Answer: No. For example, in the Ross v. Berkeley case discussed above, the court upheld a Contracts Clause challenge to Berkeley's commercial rent ordinance, largely because the tenant's right to renew was perpetual and the ordinance gave the owner of the property no right to recover possession of the premises for his own use. The provisions of the SBJSA are totally different. The SBJSA limits the renewal to 10 years, and acknowledges that the parties might negotiate a shorter renewal term. Also, it expressly gives the owner the right to recover possession for his own use and to recover the property under many other circumstances. Second, courts invoking the Contracts Clause generally will not invalidate a law in it's entirety unless the law under attack is unconstitutional in virtually all of its potential applications. Specific decisions of an arbitrator might be able to be challenged on a case by case basis, but not the law in its entirety. For example, if an arbitrator in a particular case sets a renewal rent at a low amount, the landlord might challenge that particular decision regarding his rent, but that will not result in a court invalidating the entire law.

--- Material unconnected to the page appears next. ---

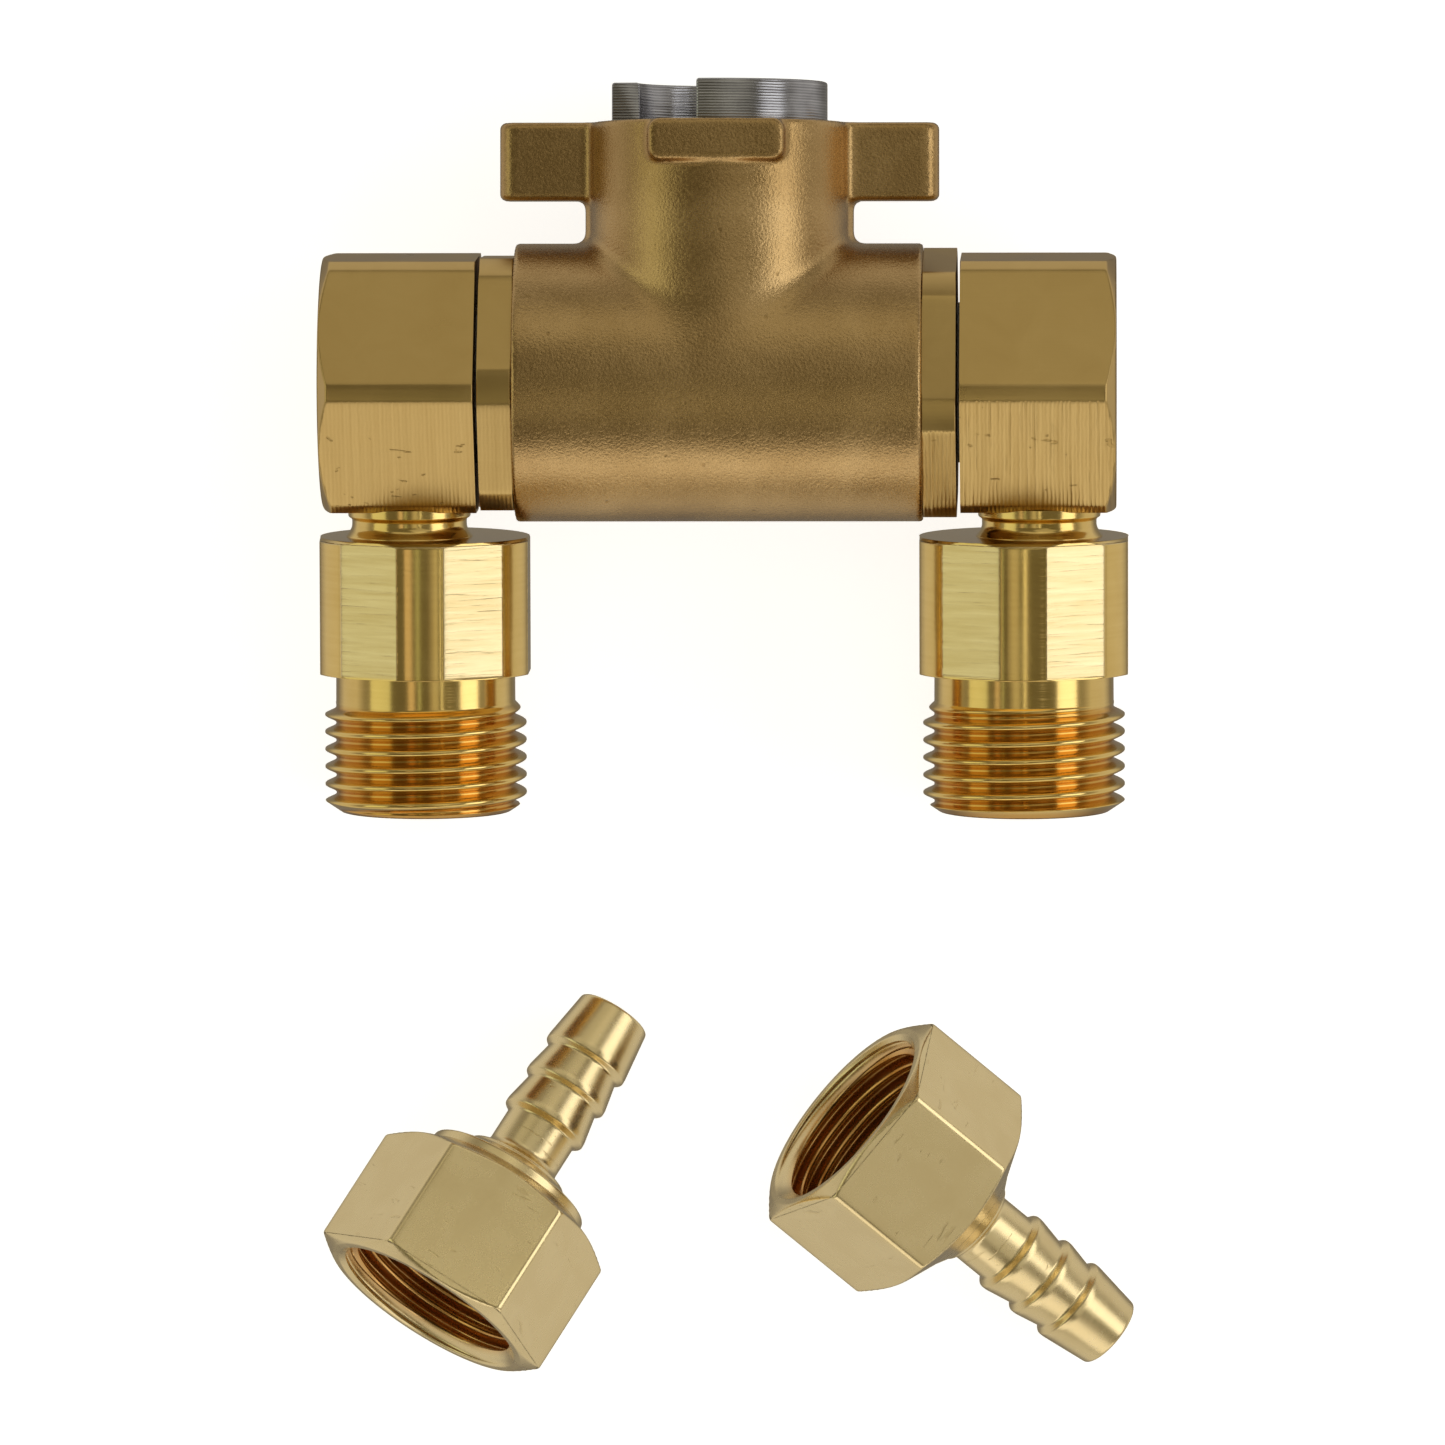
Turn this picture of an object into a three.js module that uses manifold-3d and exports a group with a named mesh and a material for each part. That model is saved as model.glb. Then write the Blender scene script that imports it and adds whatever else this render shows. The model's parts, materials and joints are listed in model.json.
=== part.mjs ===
// A brass two-way hose splitter and its two loose hose tails, lying on a surface.
// Millimetres, +Z up. The inlet points along +Y, the outlets point along -Y and dip a
// little, because the splitter rests on its elbow blocks and on its outlet threads.

import * as THREE from "three";
import { mergeVertices } from "three/addons/utils/BufferGeometryUtils.js";
import Module from "manifold-3d";

const wasm = await Module();
wasm.setup();

const deg = THREE.MathUtils.degToRad;

// ---- Driving dimensions ----------------------------------------------------------

const SEAT = 0.1; // gap left between two pieces that touch face to face
const PAST = 1; // how far a cutter runs past the face it cuts, or a piece into its union
const ROUND = 40; // facets round a large turned piece
const FINE = 28; // facets round a small turned piece

// Standard half-inch pipe thread, used on the outlets and in the hose tails.
// A ridge's flank and crest are shares of its pitch; the rest is the land in the root.
const THREAD = { major: 20.955 / 2, root: 18.631 / 2, pitch: 1.814, flank: 0.39, crest: 0.2 };

// Tee casting, with the cross axis along X through its origin.
const TEE = {
  halfLength: 21.1,
  barrelRadius: 14.4,
  neckRadius: 13.4,
  rimY: 26.9,
  waterwayRadius: 5.5,
  socketRadius: 10.3,
  socketFloor: 8.5,
  inletRadius: 8.0,
  inletSocketRadius: 11.4,
  inletShoulderY: 10.4,
};
const EAR = { reach: 22.75, height: 8.1, thickness: 4.2, edge: 1.3 };
const PAD = { halfWidth: 7.0, height: 4.3, front: 13.95, edge: 1.0 };
const WEB = { halfThickness: 1.1, proud: 0.45, bottomY: 0.5, topY: 26.4 };

// Slotted steel ring in the inlet, and the flat gasket it clamps.
const CLAW = { outer: 11.2, bore: 8.3, floorY: 13.0, slotY: 26.2, topY: 31.1 };
const CLAW_JAW = deg(101);
const CLAW_TURN = deg(39.65);
const INLET_GASKET = { outer: 11.1, bore: 8.1, floorY: 10.5, topY: 12.8 };

// Hex bush: a hexagonal collar, a shank in the tee and a hollow spindle in the block.
const HEX_ACROSS_FLATS = 26.1;
const HEX_CORNER = 14.6;
const BUSH = {
  collarStart: TEE.halfLength + SEAT,
  collarEnd: 24.6,
  collarCorner: 14.15,
  shankRadius: 10.0,
  shankStart: 10.4,
  spindleRadius: 6.3,
  spindleEnd: 39.2,
  boreRadius: 3.9,
  boreEnd: 36.4,
  portRadius: 2.2,
};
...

Question: Does the SBJSA violate the Takings Clause of the U.S. Constitution?
Answer: No. Here again, no attack on the overall legality of the law would be successful if it were challenged using the Takings Clause. Takings challenges are not “ripe” until the rent is set on a given commercial space. Therefore, with regard to the SBJSA, only after an arbitrator sets the renewal rent on a specific commercial space could the owner of that given property launch a takings challenge to that particular ruling. Again, that wouldn't impact the legality of the law itself.
Commercial rent regulation has been challenged in court in New York State many times and has always been found to be legal. The SBJSA has been studied many times, most recently in 2010 by a special Legal Study Panel in the Bronx. The Legal Study Panel again found that it was legal and authored a report to share their findings.